Читая рассказы о Шерлоке Холмсе, мы воспринимаем временную дистанцию, но она не оказывается для нас границей, пределом – напротив, представая дополнительным соблазном – старомодности, добротности, викторианских добродетелей и таких же пороков, преступлений одновременной изощренных и в то же время наивных. Прошлое рассказов о Холмсе – «свое» прошлое. Реалии, которых больше нет, потому обращают на себя наше внимание – вроде кэбов, уличных мальчишек или аборигена с Андаманских островов – что общая рамка нам изначально понятна, а раз так – то можно заняться смакованием деталей, играть в аутентичное воспроизведение Лондона конца 1880-х или гадать, как мог бы выглядеть Холмс в наши дни – бывшим наркоманом, успешно проходящим реабилитацию, стильным социопатом с то ли неопределенными, то ли избыточно широкими сексуальными предпочтениями, или же воплощать свою мечту об идеальной «английскости».

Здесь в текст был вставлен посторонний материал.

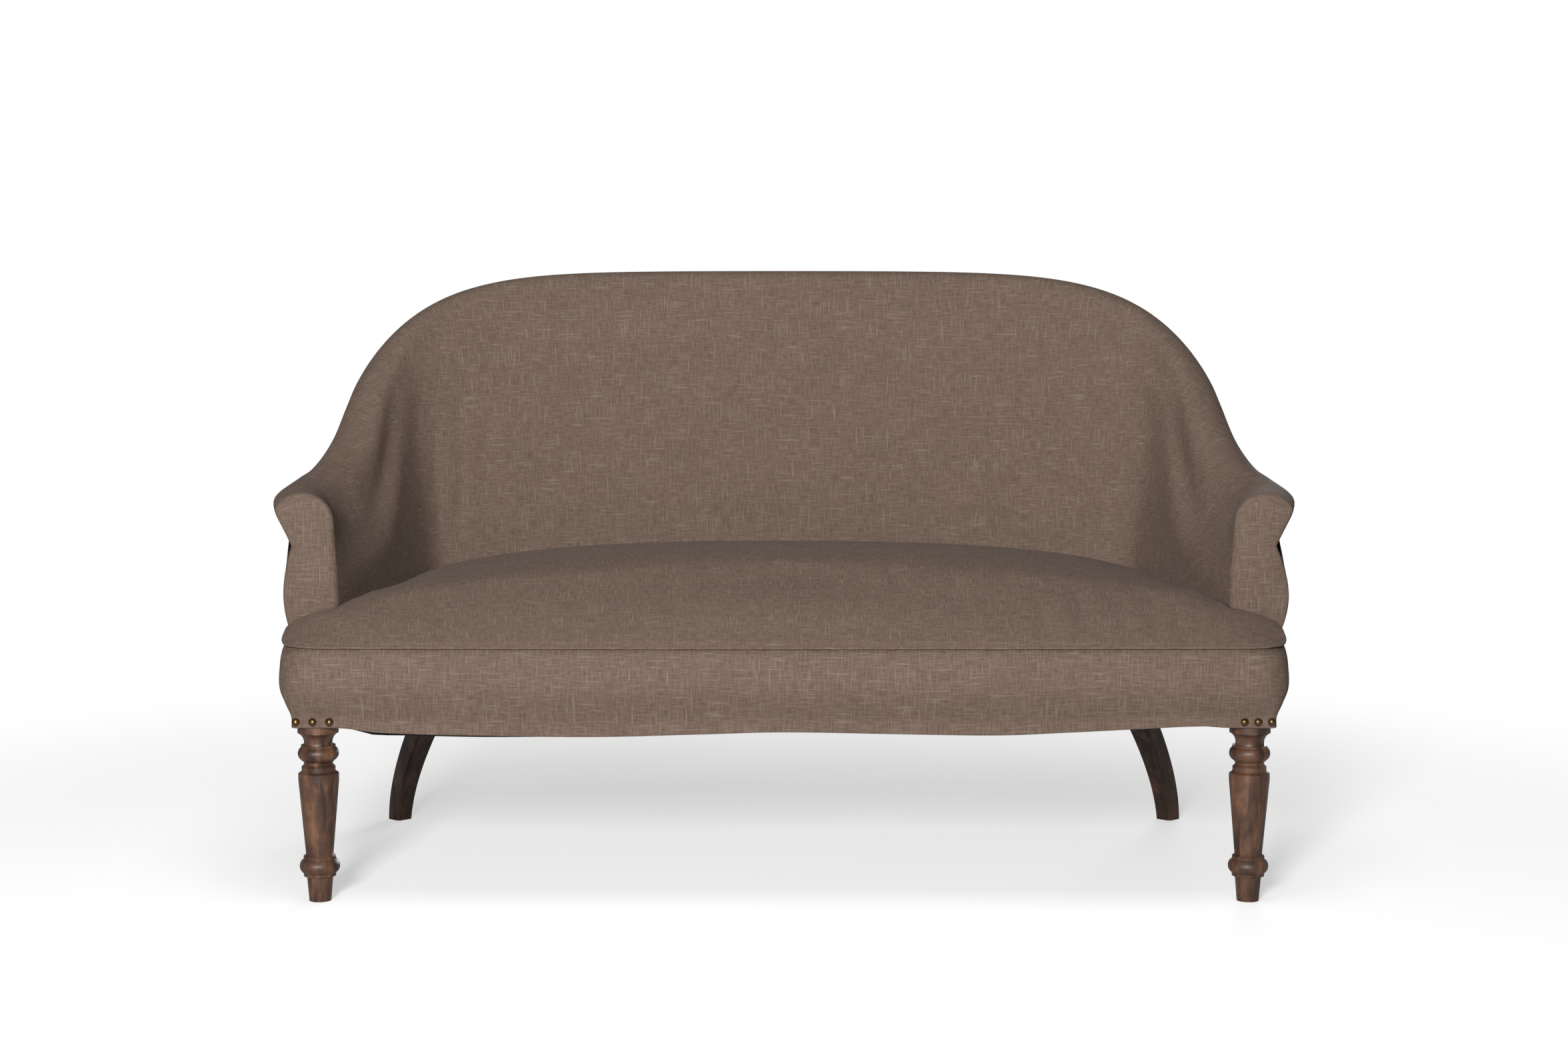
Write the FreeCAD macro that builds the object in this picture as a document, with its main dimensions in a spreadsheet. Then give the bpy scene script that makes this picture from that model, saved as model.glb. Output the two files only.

А раз так, то отчего бы не попытаться воспользоваться рассказами о Холмсе как ключом к тому самому прошлому, которое уже вполне «наше» — одним из путей, доступных для нас, чтобы понять, что значит быть «современным» и появление каких именно черт делает мир «нашим», тогда как отсутствие других из составляющих наше теперешнее окружение не мешает считать его «своим». Обрисовывая свой замысел, Кобрин пишет:
«[…] цикл рассказов и повестей о Шерлоке Холмсе есть своего рода энциклопедия викторианского мира, эпохи, которая определяется сейчас как “модерная”, как “современность”, modernity (или, учитывая, что термин придумали во Франции, modernité). Попытаться проанализировать этот мир с точки зрения историка, обозначить “модерность” как состояние общественного сознания, как тип исторического мышления (в том числе и самого автора, Артура Конан Дойля) – такова моя задача. Я пытаюсь проанализировать разные стороны Викторианской эпохи – отношение к деньгам и богатству, социальную роль женщин и даже рождение современного гуманитарного знания» (стр. 122).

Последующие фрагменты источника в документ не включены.